Unfinished business: the legacy of the Second World War in China and Japan

The Pacific war did not end neatly in 1945.

By Rana Mitter

Hirohito’s War
Francis Pike
Bloomsbury, 1,152pp, £30

In 2010, HBO released The Pacific, a blockbuster television drama about three US marines who fought their way through the horrors of the Second World War in Asia. The series won critical acclaim as well as healthy viewing figures. Yet over the past five years, it has not really gained the status of its predecessor Band of Brothers, which commemorated the war in western Europe.

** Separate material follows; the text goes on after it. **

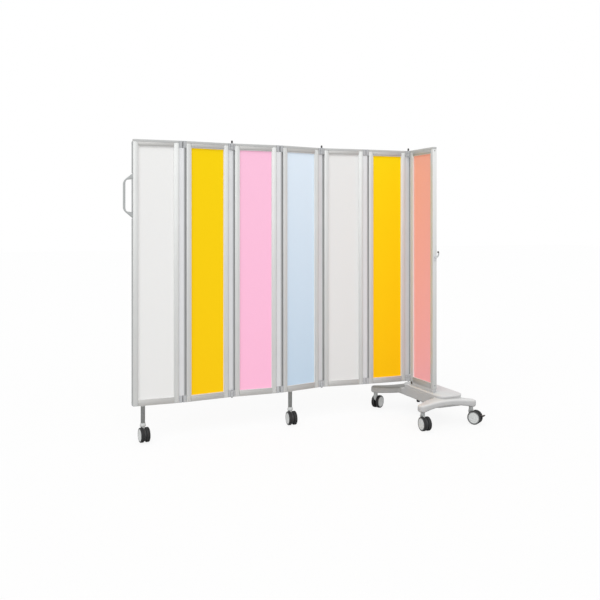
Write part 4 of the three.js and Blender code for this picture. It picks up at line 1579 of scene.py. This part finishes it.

That relative failure to connect is a sign of the haziness still attached to the Asian theatre of war in western memory.

There are many reasons for this. By definition, the war in the Pacific was largely naval rather than land-based; the battles took place over huge and varied territories, many of them deeply unfamiliar to westerners; and the principal enemy of the Allies, the Japanese, did not have the frisson of familiarity that came from encounters with the Nazis or Fascists. Nor did General Tojo make a neat bogeyman who could compete with Hitler or Mussolini.

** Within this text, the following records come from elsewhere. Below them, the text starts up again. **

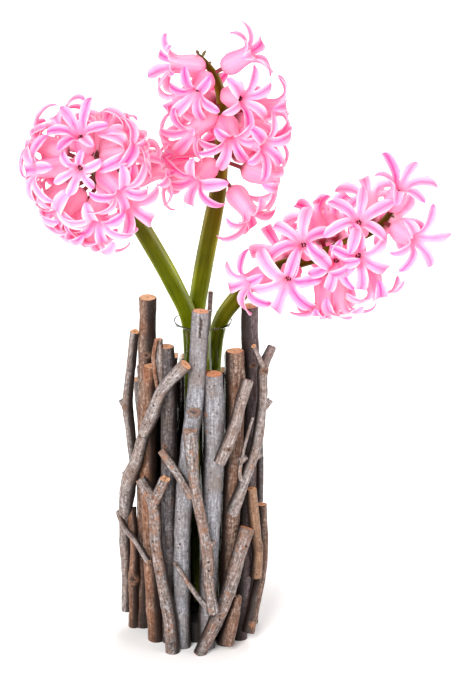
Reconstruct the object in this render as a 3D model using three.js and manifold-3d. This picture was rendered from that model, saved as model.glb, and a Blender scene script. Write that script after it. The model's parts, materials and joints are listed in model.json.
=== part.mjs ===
// Three cut hyacinths in a narrow glass tube vase that stands inside a ring of twigs.
// Millimetres, +Z up, the origin at the middle of the ring where it stands.
// -Y is the front, +X the right.
import * as THREE from 'three';
import { mergeVertices } from 'three/addons/utils/BufferGeometryUtils.js';
import Module from 'manifold-3d';

const wasm = await Module();
wasm.setup();

// Driving sizes
const CLEARANCE = 0.3;
const WELD = 1e-4;
const UPRIGHT_SIDES = 8;
const STICK_SIDES = 6;
const STEM_SIDES = 8;
const RACHIS_SIDES = 6;
const ROUND_SIDES = 24;
const TEPALS = 6;

// Rings a span along a swept path, and the rows past which a twig's path needs only one
const RINGS_A_SPAN = 2;
const LONG_PATH = 4;

// How near a path or a floret may come to an axis before another axis is its reference
const NEARLY_SIDEWAYS = 0.8;
const NEARLY_UPRIGHT = 0.95;

// Twigs run down past the ground and are cut level with it
const BELOW_GROUND = -4;

const DISC = { radius: 25.5, height: 12 };

const VASE = {
  x: 3.3,
  foot: DISC.height + CLEARANCE,
  footRadius: 13,
  bodyRadius: 14.5,
  neckRadius: 13.2,
  rimRadius: 16,
  wall: 1.3,
  floor: 3,
  shoulder: 157,
  neck: 168,
  rim: 183.5,
  bevel: 1.5,
  lip: 0.6,
};

const WATER_LEVEL = 132;

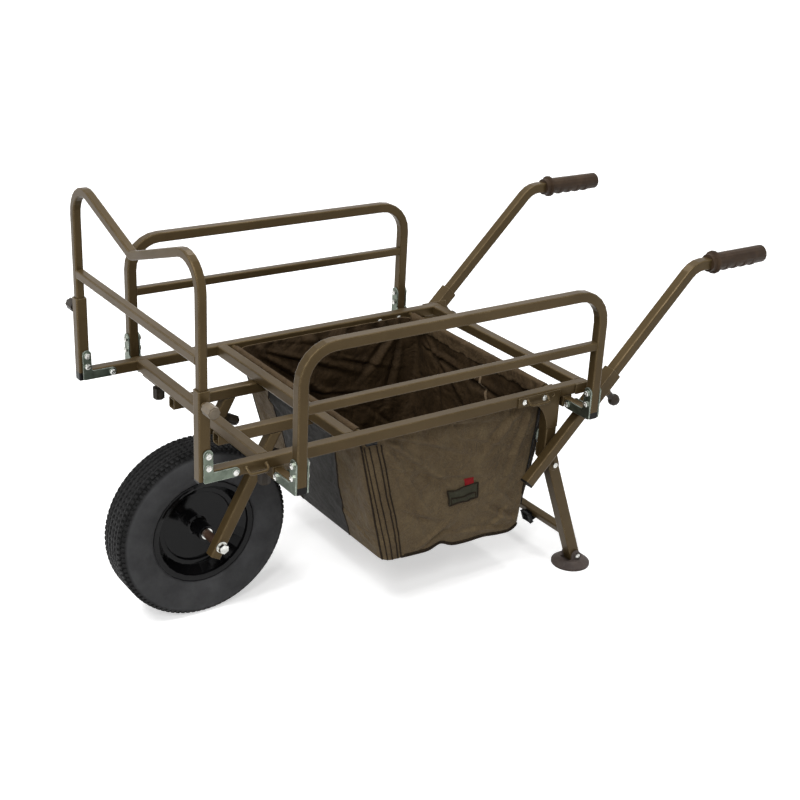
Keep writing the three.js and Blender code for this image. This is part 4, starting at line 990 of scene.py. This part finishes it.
def seen(tree):
    """Is one for rays that show the floor or sky itself: from the camera, in gloss or through glass."""
    path = tree.nodes.new("ShaderNodeLightPath")
    total = path.outputs["Is Camera Ray"]
    for name in ("Is Glossy Ray", "Is Transmission Ray"):
        larger = tree.nodes.new("ShaderNodeMath")
        larger.operation = "MAXIMUM"
        tree.links.new(total, larger.inputs[0])
        tree.links.new(path.outputs[name], larger.inputs[1])
        total = larger.outputs[0]
    return total


FLOOR_SHADE = 0.32
FLOOR_GLOW = 0.52
SKY = 0.29


def floor():
    m = Mat("floor_white", Roughness=0.9, Specular_IOR_Level=0.1)
    t = m.tree
    shown = seen(t)
    m.link(m.mix(shown, (FLOOR_SHADE,) * 3 + (1,), (0.88, 0.88, 0.88, 1)), "Base Color")
    glow = t.nodes.new("ShaderNodeEmission")
    add = t.nodes.new("ShaderNodeAddShader")
    t.links.new(m.math("MULTIPLY", shown, FLOOR_GLOW), glow.inputs["Strength"])
    out = t.nodes["Material Output"]
    t.links.new(m.shader.outputs[0], add.inputs[0])
    t.links.new(glow.outputs[0], add.inputs[1])
    t.links.new(add.outputs[0], out.inputs["Surface"])
    mesh = bpy.data.meshes.new("floor")
    s = 60
    mesh.from_pydata([(-s, -s, 0), (s, -s, 0), (s, s, 0), (-s, s, 0)], [], [(0, 1, 2, 3)])
    ob = bpy.data.objects.new("floor", mesh)
    ob.location.z = -0.0005
    mesh.materials.append(m.mat)
    scene.collection.objects.link(ob)


floor()
world = bpy.data.worlds.new("studio")
scene.world = world
world.use_nodes = True
wt = world.node_tree
bg = wt.nodes["Background"]
mixer = wt.nodes.new("ShaderNodeMapRange")
wt.links.new(seen(wt), mixer.inputs["Value"])
mixer.inputs["To Min"].default_value = SKY
mixer.inputs["To Max"].default_value = 1.0
wt.links.new(mixer.outputs["Result"], bg.inputs["Strength"])
bg.inputs["Color"].default_value = (1, 1, 1, 1)


def sun(name, direction, strength, angle):
    data = bpy.data.lights.new(name, "SUN")
    data.energy = strength
    data.angle = math.radians(angle)
    ob = bpy.data.objects.new(name, data)
    ob.rotation_euler = Vector(direction).to_track_quat("-Z", "Y").to_euler()
    scene.collection.objects.link(ob)


def area(name, loc, target, size, power):
    data = bpy.data.lights.new(name, "AREA")
    data.shape = "RECTANGLE"
    data.size, data.size_y = size
    data.energy = power
    ob = bpy.data.objects.new(name, data)
    ob.location = loc
    ob.rotation_euler = (Vector(target) - Vector(loc)).to_track_quat("-Z", "Y").to_euler()
    scene.collection.objects.link(ob)


sun("key", (0.42, 0.16, -1.0), 2.15, 25)
sun("fill", (0.5, 0.9, -0.3), 0.14, 60)
area("strip", (-2.4, -2.2, 2.6), (0, 0, 0.3), (0.5, 1.0), 40)
area("bowl", (1.1 + axle.x, 0.9, 2.4), (axle.x, 0, axle.z), (0.7, 0.3), 12)
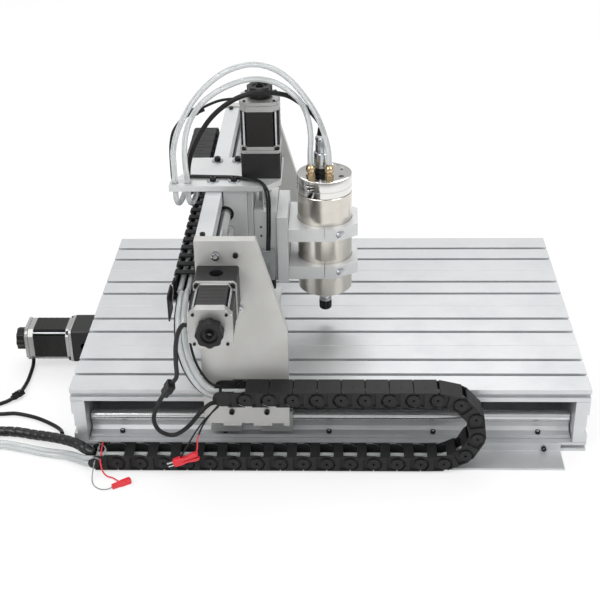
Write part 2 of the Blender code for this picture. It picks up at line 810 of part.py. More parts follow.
def build_gantry_bearings(gantry):
    """Four open bearing blocks on the long rails."""
    top = BEARING_TOP
    bottom = top - BEARING_HEIGHT
    bore = RAIL_SHAFT_RADIUS + 0.4
    open_half = 5.6
    first = math.asin(open_half / bore)
    steps = 20
    arc = []
    for i in range(steps + 1):
        angle = -math.pi / 2 + first + (2 * math.pi - 2 * first) * i / steps
        arc.append((bore * math.cos(angle), RAIL_CENTRE_Z + bore * math.sin(angle)))
    half = BEARING_WIDTH / 2
    outline = [(half, bottom), (half, top - 4), (half - 3, top), (-half + 3, top), (-half, top - 4)]
    outline += [(-half, bottom), (-open_half, bottom), *reversed(arc), (open_half, bottom)]
    for across, side in (("near", -1), ("far", 1)):
        placed = [(side * RAIL_Y + u, v) for u, v in outline]
        for along, end in (("left", -1), ("right", 1)):
            inner = GANTRY_X + end * BEARING_SPACE / 2
            outer = inner + end * BEARING_LENGTH
            block = Part(f"rail_bearing_{across}_{along}", gantry, "black_metal")
            block.prism(placed, "X", min(inner, outer), max(inner, outer))
            block.done()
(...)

Yet in many ways, the war in the Pacific is of much more contemporary relevance than its European counterpart. Despite bailout-inspired broadsides in Greece accusing Angela Merkel of being a successor
to the Nazis, most of Europe has left the legacy of the Second World War behind. In contrast, in east Asia today, the legacy of 1945 is unfinished business. The Japanese right wing still argues that the country was engaged in a “war of liberation” against western imperialism. Meanwhile, China and Korea protest that Japan has never made the sort of complete apology for its war crimes that Germany did. China also seeks to increase its influence in the region by suggesting that if the continuing role of the US in east Asia is the reward for its contribution to Japan’s defeat, then China, which lost 14 million or more people and held down over half a million Japanese troops, should also benefit from its historic role.

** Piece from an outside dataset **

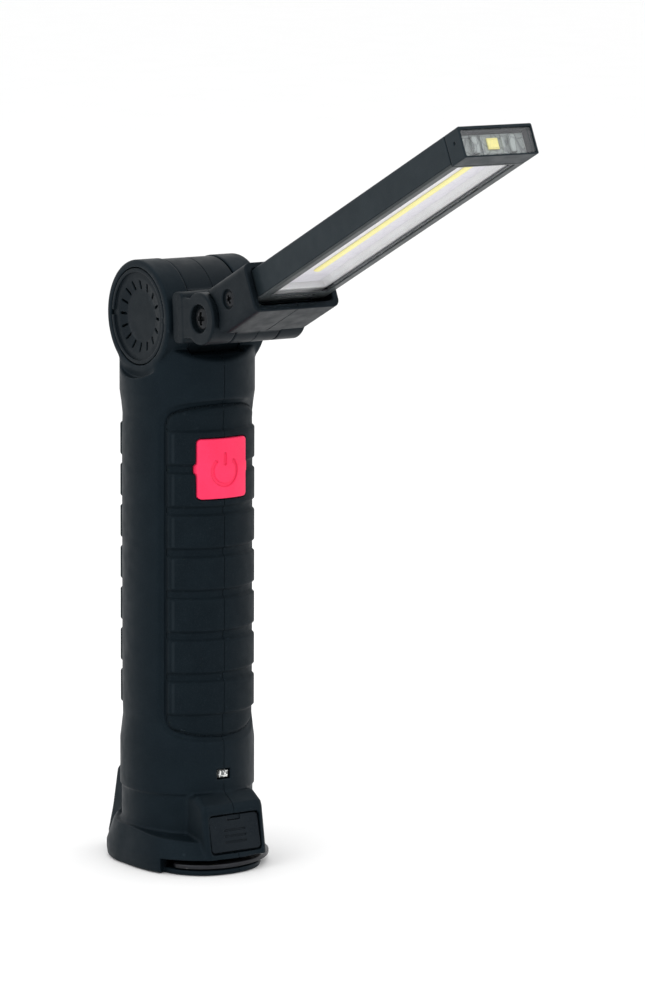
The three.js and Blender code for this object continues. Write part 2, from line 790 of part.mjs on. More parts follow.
// ---------------------------------------------------------------- folding arm
function buildArm() {
  const arm = new THREE.Group();
  arm.position.set(0, 0, BARREL_Z);
  arm.rotation.x = -radians(ARM_RISE);
  workLight.add(arm);

  const tilt = [0, -ARM_LENGTH, 0];
  const drum = rod("x", DRUM_R, [-DRUM_HALF, DRUM_HALF], [0, 0, 0], 40);
  const neck = box([-DRUM_HALF, DRUM_HALF], [-22, -10], [-ARM_HALF_HIGH, ARM_HALF_HIGH]);
  const block = prism(
    "x",
    roundedRectangle([-BLOCK_FRONT, -BLOCK_BACK], [-ARM_HALF_HIGH, ARM_HALF_HIGH], 2.4),
    [-ARM_HALF, ARM_HALF],
  );
  const web = box([-ARM_HALF, ARM_HALF], [-ARM_LENGTH, -24], [-4.4, 4.4]);
  // Outside the socket's reach the web is higher, as a plate on each side.
  const plates = [-1, 1].map((side) => {
    const span = [side * (SOCKET_HALF + 0.4), side * ARM_HALF].sort((a, b) => a - b);
    return box(span, [-ARM_LENGTH, -24], [-7, 7]);
  });
  const edge = 0.9;
  const lugs = turned(
    "x",
    [
      [0, -ARM_HALF],
      [LUG_R - edge, -ARM_HALF],
      [LUG_R, -ARM_HALF + edge],
      [LUG_R, ARM_HALF - edge],
      [LUG_R - edge, ARM_HALF],
      [0, ARM_HALF],
    ],
    tilt,
    28,
  );
  const clearance = join(
    rod("x", LUG_R + 0.5, [-LUG_IN, LUG_IN], tilt, 28),
    box([-LUG_IN, LUG_IN], [-60, -ARM_LENGTH], [-12, 12]),
  );
  const drumHollow = cut(rod("x", 15.8, [-8.2, 8.2]), rod("x", 5.6, [-9, 9], [0, 0, 0], 14));
  const blockMiddle = [0, -24, 0];
  const blockHollow = cut(
    box([-17.4, 17.4], [-25.6, -22.2], [-6.6, 6.6]),
    rod("x", 3.4, [-18, 18], blockMiddle, 8),
  );
  const washerSeats = [[-12, -9.3], [9.3, 12]].map((span) => rod("x", 8.9, span, [0, 0, 0], 20));
  const holes = [
    rod("x", 3.3, [-FAR, FAR], [0, 0, 0], 16),
    rod("x", 2.3, [-FAR, FAR], tilt, 12),
    rod("x", 5, [-FAR, -17.1], tilt, 20),
    rod("x", 4.3, [16.3, FAR], tilt, 6),
    rod("x", 1.7, [-12, FAR], blockMiddle, 8),
    rod("x", 3, [17.6, FAR], blockMiddle, 14),
  ];
  const hollows = [clearance, drumHollow, blockHollow, ...washerSeats, ...holes];
  const whole = cut(join(drum, neck, block, web, ...plates, lugs), ...hollows);
  addPart(arm, "arm_left_half", leftHalf(whole), "dark");
  addPart(arm, "arm_right_half", rightHalf(whole), "dark");

  const tiltSize = { head: 3.65, headHigh: 1.5, shaft: 2, cross: 2.1 };
  const tiltScrew = screw({ ...tiltSize, from: -18.9, to: 18.4, centre: tilt });
  addPart(arm, "tilt_screw", tiltScrew, "blackSteel");
  addPart(arm, "tilt_nut", nut(3.9, [16.6, 19], tilt), "steel");
  const armSize = { head: 2.6, headHigh: 1.4, shaft: 1.4, cross: 1.2 };
  const armScrew = screw({ ...armSize, from: 19.3, to: -10, centre: blockMiddle });
  addPart(arm, "arm_screw", armScrew, "blackSteel");
  for (const [name, side] of [["tilt_washer_left", -1], ["tilt_washer_right", 1]]) {
    const span = [side * 8.3, side * 9.25].sort((a, b) => a - b);
    addPart(arm, name, ring("x", 2.3, 5.6, span, tilt, 16), "nylon");
  }
}

// ---------------------------------------------------------------- light head
function buildHead() {
  const head = new THREE.Group();
  const rise = radians(ARM_RISE);
  head.position.set(0, -ARM_LENGTH * Math.cos(rise), BARREL_Z + ARM_LENGTH * Math.sin(rise));
  head.rotation.x = -radians(HEAD_RISE);
  workLight.add(head);
  const fromTip = (distance) => distance - HEAD_LENGTH;
  const between = (near, far) => [fromTip(near), fromTip(far)];

  buildSocket(head);
  buildBar(head, between);
  buildLights(head, between);
}

function buildSocket(head) {
  const clear = 9.6;
  const topCorner = [-5.2, SOCKET_HIGH];
  const bottomCorner = [-9.8, SOCKET_LOW];
  const side = [
    [SOCKET_FRONT, SOCKET_LOW],
    bottomCorner,
    [-4, -4],
    [-3, 4],
    topCorner,
    [SOCKET_FRONT, SOCKET_HIGH],
  ];
  const plan = roundedRectangle([-SOCKET_HALF, SOCKET_HALF], [SOCKET_LOW, SOCKET_HIGH], 3.2);
  const body = cut(
    common(prism("x", outline(side), [-SOCKET_HALF, SOCKET_HALF]), prism("y", plan, [-40, 10])),
    rod("x", clear, [-FAR, FAR], [0, 0, 0], 28),
  );
  const tongue = join(
    rod("x", LUG_R, [-TONGUE_HALF, TONGUE_HALF], [0, 0, 0], 28),
    box([-TONGUE_HALF, TONGUE_HALF], [-16, 0], [-7.8, 7.8]),
  );
  const mouth = prism("y", roundedRectangle([-15.1, 15.1], [-6.8, 6.5], 1.4), [-40, -14.2]);
  const screwY = -17.1;
  const screwZ = 0.8;
  const holes = [
    rod("x", 2.1, [-FAR, FAR], [0, 0, 0], 12),
    ...[[-12, -8], [8, 12]].map((span) => rod("x", 5.9, span, [0, 0, 0], 16)),
    rod("x", 1.8, [-FAR, FAR], [0, screwY, screwZ], 10),
    rod("x", 3.5, [-FAR, -16.2], [0, screwY, screwZ], 14),
    rod("x", 3.5, [16.2, FAR], [0, screwY, screwZ], 14),
    box([-1.6, 1.6], [-15, -6], [-1.6, 1.6]),
  ];
  const whole = cut(join(body, tongue), mouth, ...holes);
  addPart(head, "socket_left", leftHalf(whole), "dark");
  addPart(head, "socket_right", rightHalf(whole), "dark");
  const screws = [
    ["socket_screw_left", -17.2, -11.6],
    ["socket_screw_right", 17.2, 11.6],
  ];
  for (const [name, from, to] of screws) {
    const size = { head: 2.65, headHigh: 0.8, shaft: 1.4, cross: 1.3 };
    addPart(head, name, screw({ ...size, from, to, centre: [0, screwY, screwZ] }), "blackSteel");
  }
}

function buildBar(head, between) {
  const bezelTop = BAR_LOW + 0.8;
  const section = roundedRectangle([-BAR_HALF, BAR_HALF], [bezelTop + GAP, BAR_HIGH], 0.6);
  const channel = cut(
    prism("y", section, between(8.3, 146), 2),
    box([-12.9, 12.9], between(7, 139), [-20, 4.6]),
    box([-4, 4], between(130, 150), [0, 3]),
    rod("x", 1.8, [-FAR, -11], [0, -17.1, 0.8], 10),
    rod("x", 1.8, [11, FAR], [0, -17.1, 0.8], 10),
  );
  addPart(head, "lamp_body", channel, "satin");

  const slotHalf = 7.6;
  const bezel = cut(
    box([-BAR_HALF, BAR_HALF], between(8.3, 134), [BAR_LOW, bezelTop]),
    box([-WINDOW_HALF, WINDOW_HALF], between(9.4, 128.2), [-20, 20]),
    box([-slotHalf, slotHalf], between(129, 131.3), [-20, 20]),
  );
  addPart(head, "lens_bezel", bezel, "bezel");

  const lensFace = BAR_LOW + 0.3;
  const lensBack = bezelTop + GAP + 0.5;
  const lens = join(
    box([-WINDOW_HALF + GAP, WINDOW_HALF - GAP], between(9.7, 127.9), [lensFace, lensBack]),
    box([-slotHalf + GAP, slotHalf - GAP], between(129.3, 131), [lensFace, lensBack]),
    box([-12.6, 12.6], between(8.7, 132.4), [bezelTop + GAP, lensBack]),
  );
  addPart(head, "cob_lens", lens, "clear");

  const frameDepth = 6.2;
  const lensOpening = prism("y", roundedRectangle([-14, 14], [-4, 5.1], 0.6), between(-1, frameDepth), 2);
  const dimples = [-1, 1].map((side) => {
    const span = [side * (BAR_HALF - 0.5), side * (BAR_HALF + 1)].sort((a, b) => a - b);
    return rod("x", 0.6, span, [0, 3.7 - HEAD_LENGTH, 1.6], 8);
  });
  const endCap = cut(
    prism("y", roundedRectangle([-BAR_HALF, BAR_HALF], [BAR_LOW, BAR_HIGH], 0.6), between(0, 8), 2),
    lensOpening,
    box([-2.5, 2.5], between(5, 10), [0, 3]),
    ...dimples,
  );
  addPart(head, "head_end_cap", endCap, "satin");
}

function buildLights(head, between) {
  const trayHalf = 12.5;
  const flare = outline([[-9, 0.6], [9, 0.6], [12, -3], [-12, -3]]);
  const block = box([-trayHalf, trayHalf], between(9.2, 128.4), [-2.6, 0.4]);
  const tray = cut(block, prism("y", flare, between(10.4, 127.2)));
  addPart(head, "reflector_tray", tray, "reflector");
  addPart(head, "cob_board", box([-8.6, 8.6], between(11, 126.6), [-0.9, 0.1]), "board");
  addPart(head, "cob_strip", box([-1.6, 1.6], between(12.4, 115), [-1.6, -1.2]), "phosphor");

  const torchLens = prism("y", roundedRectangle([-13.7, 13.7], [-3.7, 4.8], 0.5), between(0.15, 1.3), 2);
  addPart(head, "torch_lens", torchLens, "clear");
  addPart(head, "torch_board", box([-13, 13], between(4.1, 5.2), [-3.1, 4.2]), "board");
  addPart(head, "torch_led", box([-2.15, 2.15], between(3, 3.8), [-1.15, 2.75]), "phosphor");
}

buildShells();
buildGrips();
buildBarrel();
buildContents();
buildBase();
buildHook();
buildPortCover();
buildButton();
buildArm();
buildHead();

export default workLight;
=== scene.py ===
"""A folding rechargeable work light: rubber-gripped handle, folding arm and a slim tilting light bar.

Sizes below are in millimetres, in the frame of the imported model: +Z up, the front faces -Y and both
hinges turn about X. Each moulded piece is a distance function (negative inside the plastic) that is
turned into a fine mesh, so that its edges and inner corners carry their real radii.
"""
import json
import math
from functools import reduce
import bpy
import numpy as np
from mathutils import Matrix, Vector


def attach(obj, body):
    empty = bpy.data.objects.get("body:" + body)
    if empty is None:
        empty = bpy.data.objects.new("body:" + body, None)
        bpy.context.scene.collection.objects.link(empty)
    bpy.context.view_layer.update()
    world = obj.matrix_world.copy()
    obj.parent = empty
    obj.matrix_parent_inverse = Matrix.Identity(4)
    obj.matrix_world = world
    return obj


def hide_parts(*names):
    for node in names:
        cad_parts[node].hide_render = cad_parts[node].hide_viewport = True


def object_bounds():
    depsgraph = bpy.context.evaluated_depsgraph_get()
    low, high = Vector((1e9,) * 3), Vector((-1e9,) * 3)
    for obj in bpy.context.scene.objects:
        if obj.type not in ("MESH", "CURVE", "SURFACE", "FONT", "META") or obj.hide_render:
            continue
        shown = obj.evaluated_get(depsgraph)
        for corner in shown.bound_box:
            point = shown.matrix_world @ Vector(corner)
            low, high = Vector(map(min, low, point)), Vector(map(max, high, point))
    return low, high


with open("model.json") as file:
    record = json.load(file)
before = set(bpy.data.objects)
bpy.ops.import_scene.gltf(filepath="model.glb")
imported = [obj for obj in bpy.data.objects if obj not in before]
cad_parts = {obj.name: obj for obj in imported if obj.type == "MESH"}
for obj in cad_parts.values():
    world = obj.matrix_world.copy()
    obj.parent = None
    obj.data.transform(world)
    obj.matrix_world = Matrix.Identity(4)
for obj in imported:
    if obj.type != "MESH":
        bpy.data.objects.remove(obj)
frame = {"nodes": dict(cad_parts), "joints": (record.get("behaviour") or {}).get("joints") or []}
cad_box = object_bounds()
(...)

Meanwhile, the 70th anniversary of the end of the war in Asia looms this summer, bringing back to mind a succession of names strung between Pearl Harbor in 1941 and the atomic bombings in 1945: Iwo Jima, Correg­idor, Kohima and Imphal. This war has been the subject of several excellent overview histories in the past few decades, including Ronald Spector’s Eagle Against the Sun (1985). But such books are few in number in comparison to the number that detail the European theatres of war. Much of the relevant source material is in Japanese, a language used by fewer western scholars than German, or even Russian. Then, the disparate nature of the campaigns in the region, over vast tracts of land and sea, makes integrating the story of the conflict in the region a difficult task.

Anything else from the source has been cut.